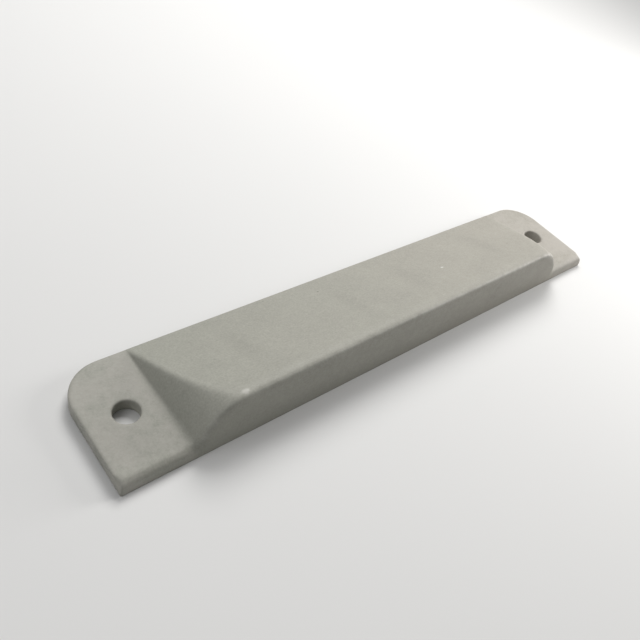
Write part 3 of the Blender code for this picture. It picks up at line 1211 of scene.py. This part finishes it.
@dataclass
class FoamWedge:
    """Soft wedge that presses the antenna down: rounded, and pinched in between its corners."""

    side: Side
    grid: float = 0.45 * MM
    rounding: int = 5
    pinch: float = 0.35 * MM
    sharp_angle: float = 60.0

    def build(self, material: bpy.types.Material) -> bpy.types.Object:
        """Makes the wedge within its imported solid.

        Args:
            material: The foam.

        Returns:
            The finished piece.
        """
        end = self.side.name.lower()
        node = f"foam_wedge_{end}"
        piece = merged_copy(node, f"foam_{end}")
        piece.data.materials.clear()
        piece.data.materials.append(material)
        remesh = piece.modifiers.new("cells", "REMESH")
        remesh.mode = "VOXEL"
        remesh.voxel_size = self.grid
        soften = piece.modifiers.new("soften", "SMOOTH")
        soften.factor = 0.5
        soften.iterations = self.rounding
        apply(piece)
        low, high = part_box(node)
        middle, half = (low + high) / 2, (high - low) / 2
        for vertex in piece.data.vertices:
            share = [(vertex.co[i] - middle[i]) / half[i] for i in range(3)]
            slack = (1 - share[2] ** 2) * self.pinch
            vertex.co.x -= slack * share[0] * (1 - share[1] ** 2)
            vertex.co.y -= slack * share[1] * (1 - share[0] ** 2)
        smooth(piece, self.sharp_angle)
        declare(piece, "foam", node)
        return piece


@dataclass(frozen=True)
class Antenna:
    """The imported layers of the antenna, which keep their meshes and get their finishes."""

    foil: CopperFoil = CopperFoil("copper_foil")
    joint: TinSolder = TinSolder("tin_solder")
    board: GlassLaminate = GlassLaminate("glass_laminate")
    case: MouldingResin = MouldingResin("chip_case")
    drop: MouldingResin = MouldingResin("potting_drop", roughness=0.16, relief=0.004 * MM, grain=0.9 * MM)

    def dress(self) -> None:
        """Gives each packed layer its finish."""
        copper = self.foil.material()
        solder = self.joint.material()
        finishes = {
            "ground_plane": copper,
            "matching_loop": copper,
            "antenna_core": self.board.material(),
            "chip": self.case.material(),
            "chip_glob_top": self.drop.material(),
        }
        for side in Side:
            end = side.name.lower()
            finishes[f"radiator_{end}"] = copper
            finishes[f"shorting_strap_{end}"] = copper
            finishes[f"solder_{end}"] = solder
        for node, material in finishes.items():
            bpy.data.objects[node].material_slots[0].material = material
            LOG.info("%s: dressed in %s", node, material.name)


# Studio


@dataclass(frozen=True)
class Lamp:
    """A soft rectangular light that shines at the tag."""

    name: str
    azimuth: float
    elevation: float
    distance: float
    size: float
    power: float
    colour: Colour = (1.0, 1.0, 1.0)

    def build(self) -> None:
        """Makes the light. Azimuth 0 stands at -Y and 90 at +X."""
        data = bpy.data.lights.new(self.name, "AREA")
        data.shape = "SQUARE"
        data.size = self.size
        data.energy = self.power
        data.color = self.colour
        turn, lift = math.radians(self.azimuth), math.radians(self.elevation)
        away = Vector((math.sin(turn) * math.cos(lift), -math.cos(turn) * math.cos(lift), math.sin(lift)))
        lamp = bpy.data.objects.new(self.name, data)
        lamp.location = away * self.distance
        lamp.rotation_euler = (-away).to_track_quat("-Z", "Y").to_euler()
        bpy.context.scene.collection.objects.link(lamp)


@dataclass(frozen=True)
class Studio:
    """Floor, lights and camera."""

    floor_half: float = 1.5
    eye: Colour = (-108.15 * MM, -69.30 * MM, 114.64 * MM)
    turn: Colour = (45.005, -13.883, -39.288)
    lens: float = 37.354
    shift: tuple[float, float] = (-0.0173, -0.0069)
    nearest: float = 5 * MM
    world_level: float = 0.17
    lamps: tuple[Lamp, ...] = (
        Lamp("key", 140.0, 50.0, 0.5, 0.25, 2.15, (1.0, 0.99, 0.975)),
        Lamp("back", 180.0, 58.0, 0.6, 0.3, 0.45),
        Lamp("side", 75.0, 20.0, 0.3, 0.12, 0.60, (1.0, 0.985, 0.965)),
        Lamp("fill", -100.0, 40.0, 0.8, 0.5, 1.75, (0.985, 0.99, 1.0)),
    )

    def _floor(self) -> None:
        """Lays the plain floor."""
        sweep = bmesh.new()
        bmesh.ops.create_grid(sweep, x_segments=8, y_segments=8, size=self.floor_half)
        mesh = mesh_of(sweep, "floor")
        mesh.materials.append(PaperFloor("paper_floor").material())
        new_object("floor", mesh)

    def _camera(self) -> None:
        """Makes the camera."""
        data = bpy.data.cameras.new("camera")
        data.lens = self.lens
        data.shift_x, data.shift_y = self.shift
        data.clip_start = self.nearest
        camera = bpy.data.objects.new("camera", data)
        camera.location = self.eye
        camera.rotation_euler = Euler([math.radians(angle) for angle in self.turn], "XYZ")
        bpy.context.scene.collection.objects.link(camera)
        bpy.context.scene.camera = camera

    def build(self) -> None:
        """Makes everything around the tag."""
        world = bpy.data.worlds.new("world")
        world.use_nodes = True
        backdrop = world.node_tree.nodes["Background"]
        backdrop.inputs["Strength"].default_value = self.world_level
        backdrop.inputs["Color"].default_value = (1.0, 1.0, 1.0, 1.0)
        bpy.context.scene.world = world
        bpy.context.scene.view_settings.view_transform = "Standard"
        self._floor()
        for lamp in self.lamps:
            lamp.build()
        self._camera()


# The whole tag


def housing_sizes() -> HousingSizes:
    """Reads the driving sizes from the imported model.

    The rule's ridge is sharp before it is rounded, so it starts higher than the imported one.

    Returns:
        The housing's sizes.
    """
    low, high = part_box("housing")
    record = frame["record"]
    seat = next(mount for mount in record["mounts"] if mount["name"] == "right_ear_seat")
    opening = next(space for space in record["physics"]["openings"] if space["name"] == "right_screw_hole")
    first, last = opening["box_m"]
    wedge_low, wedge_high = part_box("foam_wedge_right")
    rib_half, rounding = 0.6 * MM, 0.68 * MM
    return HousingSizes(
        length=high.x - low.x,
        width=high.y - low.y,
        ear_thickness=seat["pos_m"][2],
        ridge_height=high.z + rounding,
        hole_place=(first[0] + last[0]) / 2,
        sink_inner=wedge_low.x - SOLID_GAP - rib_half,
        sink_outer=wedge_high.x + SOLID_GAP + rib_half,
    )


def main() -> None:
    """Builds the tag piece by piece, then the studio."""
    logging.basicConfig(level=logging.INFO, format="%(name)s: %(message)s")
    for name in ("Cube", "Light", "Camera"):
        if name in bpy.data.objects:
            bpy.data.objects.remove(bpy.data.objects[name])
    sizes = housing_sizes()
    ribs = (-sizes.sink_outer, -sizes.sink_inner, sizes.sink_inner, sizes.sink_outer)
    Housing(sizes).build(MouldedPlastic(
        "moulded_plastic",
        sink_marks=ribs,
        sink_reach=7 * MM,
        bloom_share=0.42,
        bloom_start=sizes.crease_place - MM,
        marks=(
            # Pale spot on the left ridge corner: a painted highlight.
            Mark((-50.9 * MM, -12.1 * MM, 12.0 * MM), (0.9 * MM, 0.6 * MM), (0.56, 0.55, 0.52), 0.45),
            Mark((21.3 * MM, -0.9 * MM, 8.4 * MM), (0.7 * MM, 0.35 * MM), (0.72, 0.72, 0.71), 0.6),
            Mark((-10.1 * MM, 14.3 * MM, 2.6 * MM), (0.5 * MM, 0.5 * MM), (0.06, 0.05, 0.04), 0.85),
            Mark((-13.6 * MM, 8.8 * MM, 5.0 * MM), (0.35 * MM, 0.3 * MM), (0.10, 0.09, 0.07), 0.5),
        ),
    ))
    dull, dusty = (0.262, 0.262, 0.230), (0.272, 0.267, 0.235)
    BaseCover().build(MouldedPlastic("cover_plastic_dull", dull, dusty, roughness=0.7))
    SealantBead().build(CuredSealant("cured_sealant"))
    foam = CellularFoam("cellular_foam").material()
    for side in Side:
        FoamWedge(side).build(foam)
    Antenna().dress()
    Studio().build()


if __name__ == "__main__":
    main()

● ● ● ● ●

Reproduce verbatim only this range: the first line of the material through the line that contains "material: The foam.", inclusive.

■ TASK OUTPUT ■
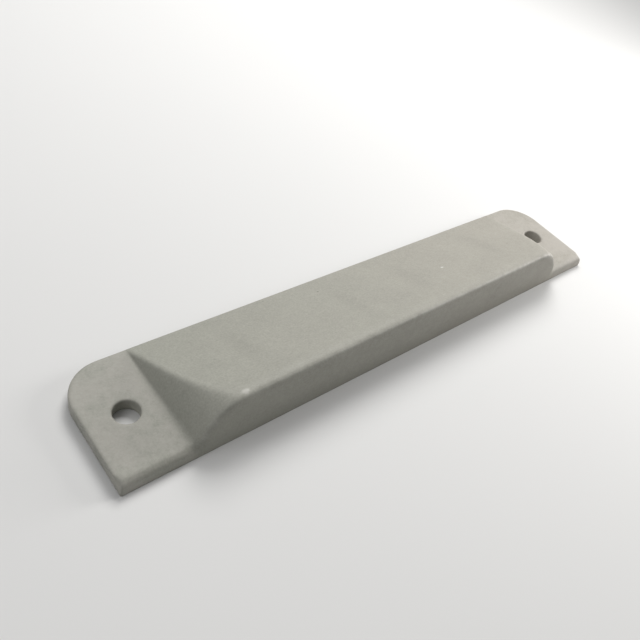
Write part 3 of the Blender code for this picture. It picks up at line 1211 of scene.py. This part finishes it.
@dataclass
class FoamWedge:
    """Soft wedge that presses the antenna down: rounded, and pinched in between its corners."""

    side: Side
    grid: float = 0.45 * MM
    rounding: int = 5
    pinch: float = 0.35 * MM
    sharp_angle: float = 60.0

    def build(self, material: bpy.types.Material) -> bpy.types.Object:
        """Makes the wedge within its imported solid.

        Args:
            material: The foam.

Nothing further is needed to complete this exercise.